Daily Joke: Freshman Qualifies for the College Football Team
Today's jokes are all about football, including a freshman trying out for the college team, a couple who went on a date to a football game, and two friends discussing the possibility of football in heaven.
QUALIFYING FOR THE FOOTBALL TEAM
A college freshman tried out for the college football team. The coach wanted to see if he would be fit for the team, so he asked the freshman a couple of questions to evaluate his skills.
"Can you run fast?" asked the coach. In response, the freshman ran the length of the field in under 30 seconds. The coach was very impressed, so he asked a second question, "Can you tackle?"
In response, the freshman tackled a large dead tree at the end of the field and turned it to sawdust. "Wow, now that was a brilliant tackle," exclaimed the coach, "but can you pass the ball?"
The freshman thought about the coach's question for a moment and then said, "Well, if I swallowed it, I am sure I would be able to pass the ball."

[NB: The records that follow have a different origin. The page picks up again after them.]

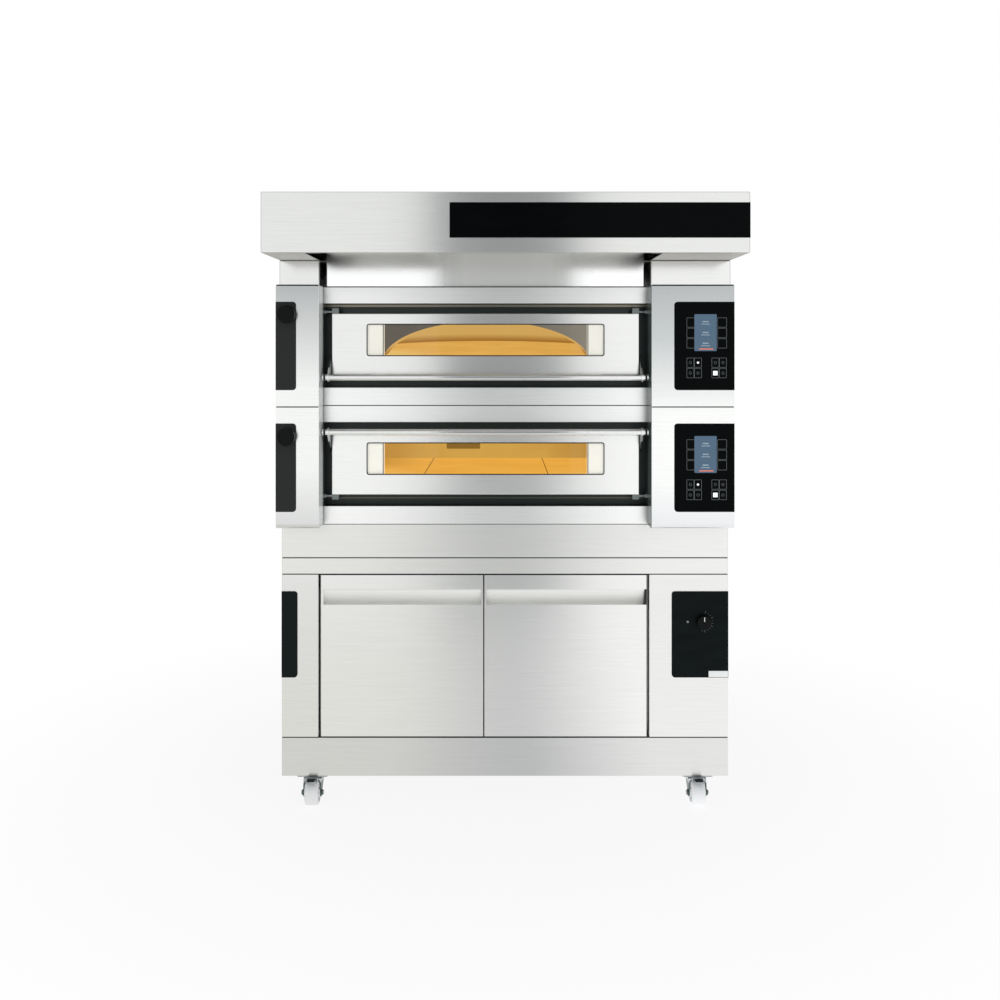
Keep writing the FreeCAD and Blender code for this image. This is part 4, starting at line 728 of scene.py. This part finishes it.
# ---- storey joints ----
# Dark matt strips stand in for shadow: painted shadow fills the grooves where one folded module stands on
# the next, and where the decks' fascia strips meet.
shadow_strip_dark = moulded("dark_shadow_gap_strip", "#2A2F2E", "#1D2120", 0.6, 1.2, 0.0001, 0.1)
joints = bmesh.new()
GROOVE = 2.2 * MM
FASCIA_GROOVE = 1.4 * MM
SUNK = 0.15 * MM
spacer_low, spacer_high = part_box("spacer")
for z in (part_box("prover_top")[0].z, spacer_low.z, spacer_high.z, cabinet_low.z):
    block(
        joints,
        (cabinet_low.x + 2 * MM, FRONT + SUNK, z - GROOVE),
        (right_high.x - 2 * MM, FRONT + 2 * MM, z + GROOVE),
    )
for z in (LOWER_Z + DECK_PITCH, LOWER_Z + 2 * DECK_PITCH):
    block(
        joints,
        (left_high.x, FRONT - SUNK, z - FASCIA_GROOVE),
        (right_low.x, FRONT + 0.6 * MM, z + FASCIA_GROOVE),
    )
    for low, high in ((left_low.x, left_high.x), (right_low.x, right_high.x)):
        y = COLUMN_FRONT + SUNK
        block(joints, (low + 2 * MM, y, z - GROOVE), (high - 2 * MM, y + 2 * MM, z + GROOVE))
piece("storey_joint_shadow_strips", joints, shadow_strip_dark, "root")


# ---- door surrounds and hinge pins ----
# The fascia strips fold back into a recess round the chamber mouth, painted dark teal as painted shade,
# so that the doors stand out pale against it; thin strips at its back are painted tan as painted
# reflections. Zinc-plated pins carry the doors.
recess = ("Y", FRONT + 1.6 * MM, FRONT + 2.2 * MM)
painted_reflection_depth = ("Y", FRONT + 50 * MM, FRONT + 51 * MM)
# Painted shade: the recess is painted dark teal with little metal.
zones = [((recess,), "#26302E", 0.3)]
# Painted reflections: thin tan strips at the back of the recess.
for low, tall, colour in (
    (LOWER_Z + DECK_PITCH + 301.5 * MM, 8.5 * MM, "#9A9484"),
    (LOWER_Z + 305.5 * MM, 5.0 * MM, "#8A8272"),
    (LOWER_Z + 71.0 * MM, 3.5 * MM, "#6E6A5E"),
):
    painted_reflection_strip = (painted_reflection_depth, ("Z", low, low + MM), ("Z", low + tall, low + tall - MM))
    zones.append((painted_reflection_strip, colour, 1.0))
painted_recess_stainless = stainless("satin_fascia_with_painted_shade_recess", "#FAFAF9", "#F4F4F3", 0.32, zones=zones)
dress(painted_recess_stainless, "door_surrounds")
dress(zinc, "hinge_pins")


# ---- baking chambers ----
# Aluminised steel linings round refractory hearths, lit by a halogen lamp behind borosilicate glass.
# Its warm light fills them, so every surface in there glows a little as painted light, most near the front
# corners; painted shade darkens them towards the side walls and the back, and a painted shadow line runs
# along the foot of the dome.
def lamplit(name, light, shade, grain_mm, relief_depth, zones=()):
    """Surface in the lamp's warm light.

    zones lists (limits, colour). limits may also be a function that makes the share itself.
    """
    made, tree, shader = material(name)
    where = spot(tree)
    parts = add(tree, "ShaderNodeSeparateXYZ", {0: where}).outputs
    tone = mix(tree, spread(tree, noise(tree, where, 5.0), 0.35, 0.65), linear(shade), linear(light))
    for limits, colour in zones:
        share = limits(tree, parts) if callable(limits) else region(tree, parts, limits)
        tone = mix(tree, share, tone, linear(colour))
    grain = noise(tree, where, 1000.0 / grain_mm, 4.0)
    speckle = spread(tree, grain, 0.3, 0.7, 0.9, 0.98)
    relief = add(tree, "ShaderNodeBump", {"Strength": 0.4, "Distance": relief_depth, "Height": grain})
    dim = mix(tree, 0.93, tone, linear("#000000"))
    shader.inputs["Specular IOR Level"].default_value = 0.03
    for socket, value in (
        ("Base Color", dim), ("Emission Color", tone), ("Emission Strength", speckle),
        ("Roughness", spread(tree, grain, 0.3, 0.7, 0.7, 0.9)), ("Normal", relief.outputs[0]),
    ):
        tree.links.new(value, shader.inputs[socket])
    return made


chamber_low, chamber_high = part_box("lower_chamber")
hearth_low, hearth_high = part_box("hearth_stones")
dome_low, dome_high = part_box("dome_insert")
HEARTH_FRONT = 12 * MM
HEARTH_BACK = 72 * MM
ARCH_PLATE = 4 * MM
HEARTH_SLOPE = (HEARTH_BACK - HEARTH_FRONT) / (dome_high.y - dome_low.y - ARCH_PLATE)


def above_hearth(low, high):
    """Zone from low to high above the dome's sloping hearth."""
    def maker(tree, parts):
        back = add(tree, "ShaderNodeMath", {0: parts[1], 1: dome_low.y + ARCH_PLATE}, operation="SUBTRACT")
        rise = add(tree, "ShaderNodeMath", {0: back.outputs[0], 1: HEARTH_SLOPE}, operation="MULTIPLY")
        edge = dome_low.z + HEARTH_FRONT
        level = add(tree, "ShaderNodeMath", {0: rise.outputs[0], 1: edge}, operation="ADD")
        over = add(tree, "ShaderNodeMath", {0: parts[2], 1: level.outputs[0]}, operation="SUBTRACT")
        return spread(tree, over.outputs[0], low, high)
    return maker


# Painted shade: the linings darken towards both side walls and a little up the walls.
gold_lining = lamplit(
    "aluminised_lining_in_lamp_light", "#D9AA52", "#CF9E48", 3.0, 0.0001,
    zones=(
        ((("X", chamber_low.x + 0.24, chamber_low.x + 0.02),), "#C08A30"),
        ((("X", chamber_high.x - 0.24, chamber_high.x - 0.02),), "#B98C3C"),
        ((("Z", hearth_high.z - DECK_PITCH + 0.06, chamber_high.z),), "#CFA65C"),
    ),
)
# Painted light at both front corners near the door, and painted shade at the back on the left.
near_door = ("Y", hearth_low.y + 0.22, hearth_low.y)
far_back = ("Y", hearth_low.y + 0.2, hearth_low.y + 0.45)
gold_stone = lamplit(
    "cordierite_hearth_in_lamp_light", "#F4B54C", "#EEAD44", 1.6, 0.0003,
    zones=(
        ((("X", chamber_low.x + 0.30, chamber_low.x + 0.04), near_door), "#FFD974"),
        ((("X", chamber_high.x - 0.30, chamber_high.x - 0.04), near_door), "#FFD470"),
        ((("X", chamber_low.x + 0.22, chamber_low.x + 0.04), far_back), "#C8902F"),
    ),
)
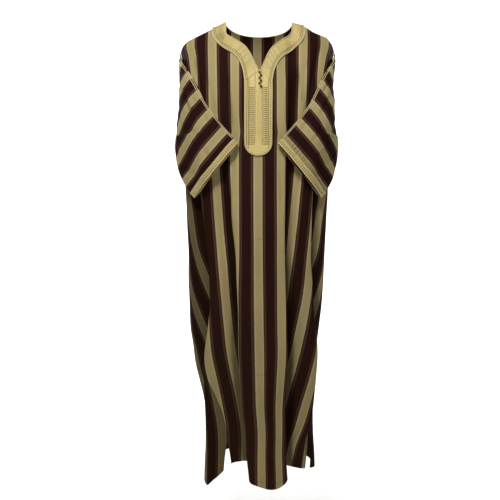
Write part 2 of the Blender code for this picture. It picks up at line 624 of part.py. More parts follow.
def build_trim():
    proud = 3 * LIFT + BRAID + CORD_R - 0.0003
    for k, dx in enumerate((-0.0032, 0.0032)):
        z = np.linspace(-0.220, BIB_END - 0.02, 15)
        cord(f"bib_cord_{k + 1}", on_front(BUTTON_X - 0.002 + dx + 0 * z, z, proud), CORD_R, CORDS)
    for k, z in enumerate(BUTTONS):
        bpy.ops.mesh.primitive_uv_sphere_add(segments=10, ring_count=6, radius=BUTTON_R)
        knot = bpy.context.object
        knot.name = f"button_{k + 1}"
        knot.location = on_front(BUTTON_X, z, LIFT + BRAID + LIFT + BUTTON_R).tolist()
        knot.data.materials.append(KNOTS)
        knot.data.shade_smooth()
        for other in list(knot.users_collection):
            other.objects.unlink(knot)
        COLLECTION.objects.link(knot)


def build_piping(name, side):
    """Cord beside the upper fold of the sleeve, on its outer side, as far as the cuff band."""
    ring = slim(sleeve_ring(SLEEVE_SHARES, RING) * [-side, 1, 1]) * [-side, 1, 1]
    crest = ring_normals(ring)[2:-1, 0]
    crest /= np.linalg.norm(crest, axis=-1, keepdims=True)
    ring = ring[2:-1]
    face = np.cross(ring[:, 1] - ring[:, 0], np.gradient(ring[:, 0], axis=0))
    face /= np.linalg.norm(face, axis=-1, keepdims=True)
    face *= np.sign(face @ [0, -1, 0.2])[:, None]
    out = crest + 0.8 * face
    out /= (out * face).sum(-1, keepdims=True)
    line = ring[:, 0] + out * (WALL / 2 + CORD_R + 0.5 * LIFT)
    line[-1] += 0.1 * (line[-2] - line[-1])
    if side > 0:
        line = line * [-1, 1, 1]
    return cord("piping_" + name, line, CORD_R, CORDS)


clear_scene()
COLLECTION = bpy.data.collections.new("djellaba")
bpy.context.scene.collection.children.link(COLLECTION)
STRIPES = material("striped_cloth", (0.13, 0.075, 0.055), 0.55)
BRAIDED = material("gold_braid", (0.62, 0.50, 0.21), 0.6)
CORDS = material("cream_cord", (0.78, 0.68, 0.46), 0.6)
KNOTS = material("knot_buttons", (0.55, 0.42, 0.13), 0.5)
build_front()
build_back()
for side_name, side_sign in (("left", -1), ("right", 1)):
    build_sleeve(side_name, side_sign)
    build_cuff(side_name, side_sign)
    build_piping(side_name, side_sign)
build_band("left", BAND_LEFT)
build_band("right", BAND_RIGHT)
build_back_band()
build_bib()
build_trim()
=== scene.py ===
# Striped djellaba, filled out as worn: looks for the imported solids, +Z up, front towards -Y.
# Lengths are in metres, but for the tables marked mm.
import json
import math

import bpy
import numpy as np
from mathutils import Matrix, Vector

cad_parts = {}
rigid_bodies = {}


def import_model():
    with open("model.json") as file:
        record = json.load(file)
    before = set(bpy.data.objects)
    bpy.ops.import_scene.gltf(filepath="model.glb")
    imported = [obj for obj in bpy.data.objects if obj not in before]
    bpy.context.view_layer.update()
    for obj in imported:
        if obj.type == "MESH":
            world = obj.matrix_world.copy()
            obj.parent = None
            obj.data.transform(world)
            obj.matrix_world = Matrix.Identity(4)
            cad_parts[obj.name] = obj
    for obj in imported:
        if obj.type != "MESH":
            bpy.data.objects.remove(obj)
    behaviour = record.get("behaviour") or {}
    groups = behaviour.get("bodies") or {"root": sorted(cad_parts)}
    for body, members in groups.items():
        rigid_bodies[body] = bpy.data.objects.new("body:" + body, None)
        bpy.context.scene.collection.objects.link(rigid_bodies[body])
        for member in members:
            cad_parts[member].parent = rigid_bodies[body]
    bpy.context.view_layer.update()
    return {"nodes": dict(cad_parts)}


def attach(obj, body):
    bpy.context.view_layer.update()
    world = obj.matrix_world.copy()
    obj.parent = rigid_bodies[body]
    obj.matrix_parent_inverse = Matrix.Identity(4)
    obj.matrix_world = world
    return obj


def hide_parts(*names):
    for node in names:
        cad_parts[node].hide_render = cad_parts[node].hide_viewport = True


for thing in list(bpy.data.objects):
    bpy.data.objects.remove(thing)
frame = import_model()
print("frame loaded:", len(frame["nodes"]), "nodes")

mm = 0.001

# Sizes that all the pieces share
robe = {
    "wall": 0.0012,  # thickness of the cloth
    "braid": 0.0018,  # thickness of the braid
    "seam": 0.0008,  # gap between pieces sewn together
    "lift": 0.0004,  # gap under a piece that lies on another
    "period": 0.0667,  # one repeat of the stripes
    "repeats": 18,  # all round
    "underarm": -0.345,
    "armholeX": 0.235,
    "armholeTop": -0.088,
    "armholeOpen": 0.050,  # half of its width
    "sideS": 0.29,  # cloth from the centre front to the side seam at the underarm
    "backDip": 0.030,  # dip of the neck at the back
}
around = robe["repeats"] * robe["period"]


def smooth(x):
    x = np.clip(x, 0.0, 1.0)
    return x * x * (3.0 - 2.0 * x)


def fade(x, start, over):
    # 0 up to start and 1 from start + over, smooth between; over below 0 turns it round
    return smooth((x - start) / over)


def plateau(x):
    # 0 outside 0..1 and 1 in the middle, with soft shoulders
    return smooth(x / 0.3) * smooth((1.0 - x) / 0.3)


def unit(v):
    return v / np.maximum(np.linalg.norm(v, axis=-1, keepdims=True), 1e-12)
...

A DATE TO THE FOOTBALL GAME
One day a man decided to take his girlfriend, who did not know anything about football, to a football game. The couple had really great seats, right behind their team's bench. After the game, the man asked his girlfriend if she enjoyed it.
"Oh, I really loved it," the woman said. "All the tight pants and big muscles. But I could not understand why they were all fighting and killing over 25 cents." The boyfriend was dumbfounded and asked, "Uh, babe, what do you mean?"
The girlfriend responded, "Well, at the beginning of the game, they tossed up a coin, and one team got it. Then for the rest of the game, they kept screaming, "Get the quarterback, Get the quarterback," and I'm just like, it is only 25 cents!"
One day, two avid football fans, Mark and Frank, were discussing the latest game and who they thought would win the season when Mark asked Frank, "Hey, do you think there's football in Heaven?"
Frank responded, "I'm not sure, but let's make a promise that whoever dies first will find out if there's football in heaven and then tell the other who's still alive." Mark agreed to the promise.
Unfortunately, a few weeks later, Frank passed away. Mark was miserable and went to their favorite pub to remember his late friend. He then heard Frank say, "Hey Mark, it is me, Frank."
Mark said, "You have to tell me, is there football in Heaven?
Frank said, "Well, I have good news and bad news."
"Well, come on, tell me then." Mark urged.
"The good news is, there is football in Heaven. But the bad news is, you're playing defense on Friday."